What a new type might be is not easy to fathom, so used as we are to the historic religions that still hold sway. It is difficult to think outside those contexts. But it is right here in this difficult-to-fathom pool that Jung expresses his idea of the coming guest. And it is likely that the disparity between this image and Jung’s final dream a few short months later is not a disparity at all, but that the coming guest is tied in some way to what Jung called the “final catastrophe”.

The final catastrophe and the final Ragnarök have an eerie similarity.
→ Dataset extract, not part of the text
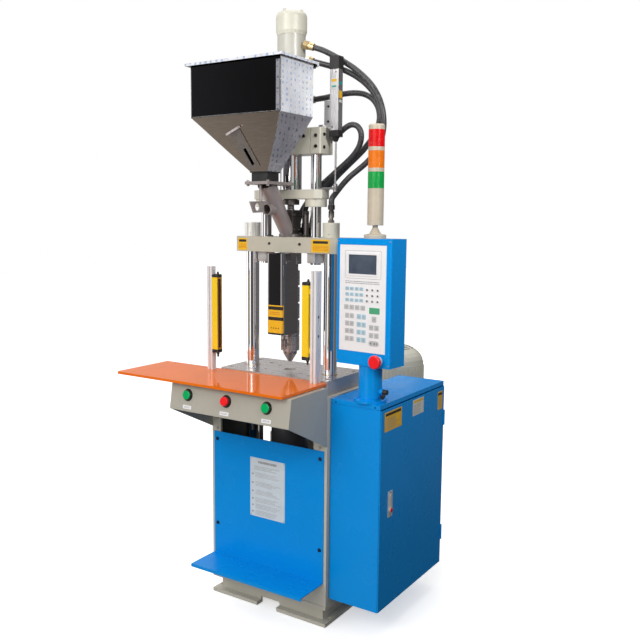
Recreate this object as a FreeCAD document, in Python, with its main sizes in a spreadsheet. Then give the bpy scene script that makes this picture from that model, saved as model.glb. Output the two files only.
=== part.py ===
import FreeCAD, Part
import math
import os
import re
from FreeCAD import Placement, Rotation, Vector

# Vertical injection moulding machine. Millimetres, +Z up, +X to the
# operator's right, +Y away from the operator. The origin is the point on the
# floor straight under the nozzle.

os.makedirs("parts", exist_ok=True)
doc = FreeCAD.newDocument("MouldingMachine")
sheet = doc.addObject("Spreadsheet::Sheet", "Dims")

DRIVING = {
    # frame and base
    "frame_half": 230, "frame_front": -129, "frame_back": 150, "frame_low": 69,
    "frame_top": 742, "frame_wall": 8, "base_back": 640, "base_web": 207,
    "base_flange": 12, "base_deck": 57,
    # platens and tie bars
    "platen_half": 212, "platen_front": -106, "platen_back": 129,
    "platen_top": 788, "bar_spacing": 156, "bar_radius": 22.5,
    "bar_bottom": 236, "beam_low": 250, "beam_high": 300,
    "head_half": 202, "head_front": -36, "head_back": 62, "head_low": 1178,
    "head_top": 1228, "cap_radius": 27, "cap_top": 1275,
    # injection unit
    "rod_spacing": 98, "rod_radius": 17, "rod_low": 1140, "block_top": 1570,
    "block_low": 1489, "block_half": 137, "block_depth": 38,
    "ram_radius": 35, "cross_low": 1350, "cross_top": 1379,
    "cylinder_radius": 45, "cylinder_bore": 39, "cylinder_top": 1863,
    "motor_radius": 49.5, "motor_top": 1934, "shaft_radius": 13.95,
    "screw_radius": 12.45, "barrel_radius": 26, "barrel_bore": 12.5,
    "barrel_low": 849, "nozzle_tip": 815, "feed_half": 24, "feed_top": 1315,
    "run_gap": 0.05,
    # hopper
    "hopper_left": -215, "hopper_right": 127, "hopper_front": -238,
    "hopper_rear": -66, "hopper_top": 1757.8, "hopper_knee": 1596,
    "hopper_mouth": 1430, "hopper_sheet": 2, "outlet_y": -140,
    "outlet_half": 33, "neck_low": 1402,
    # table, console and panel
    "table_left": -454, "table_right": 212, "table_front": -347,
    "table_back": -107, "table_low": 776, "table_top": 784,
    "console_half": 229, "panel_half": 220, "panel_low": 144,
    "panel_top": 573, "shelf_depth": 123.5, "panel_sheet": 2.5,
    # cabinet and control box
    "cabinet_left": 232, "cabinet_right": 407, "cabinet_front": -113,
    "cabinet_back": 343, "cabinet_low": 92, "cabinet_top": 739,
    "cabinet_sheet": 3, "post_x": 346, "post_y": -72, "post_radius": 35.5,
    "box_low": 852, "box_top": 1230, "box_width": 195, "box_depth": 84,
    "box_sheet": 3, "box_yaw": -4.7,
    # tank and pump motor
    "tank_half": 220, "tank_front": 190, "tank_low": 69, "tank_top": 500,
    "pump_x": 142, "pump_y": 500, "pump_radius": 88,
    "hose_radius": 9,
}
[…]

Here is a minor detail that may prove important. When Jung wrote “the coming guest” in that letter to Sir Herbert Read, he did not capitalize it. But in the course of two short sentences that follow, Jung capitalizes Dream. If we take this as deliberate, what is Jung trying to hint at here?

Well, a new type of religious experience might be found in the dream as source of ritual. And, Jung speaks in this section of the great dream always manifesting through the artist as mouthpiece. This is highly suggestive of the intertwined nature of art and dream, both as ritual, both as source of a new type of religious experience.

So, then, I want to suggest that as you gaze upon the visage of the alien presence, and he gazes at you, that you and he, are engaged in a ritual and that this is specifically the kind of encounter that has the potential of producing a new type of religious experience.

References

1 https://en.wikipedia.org/wiki/Heaven%27sGate(religious_group)

2 This reference is to the discoveries by deep-cave explorers of “living fossils” that were thought to be extinct.

3 Maria Prophetissa was a 3rd-century alchemist, also known as Mary the Jewess, or Mary the Copt. Her “axiom” was an alchemical precept: “One becomes two, two becomes three, and out of the three comes the one as the fourth”.

4 https://www.britannica.com/topic/Morpheus-Greek-mythology

5 Lewis Hyde. The Gift: Imagination and the Erotic Life of Property. New York: Vintage Books, 1979.

6 Jane Ellen Harrison. Prolegomena to the Study of Greek Religion. Cambridge University Press, 1908.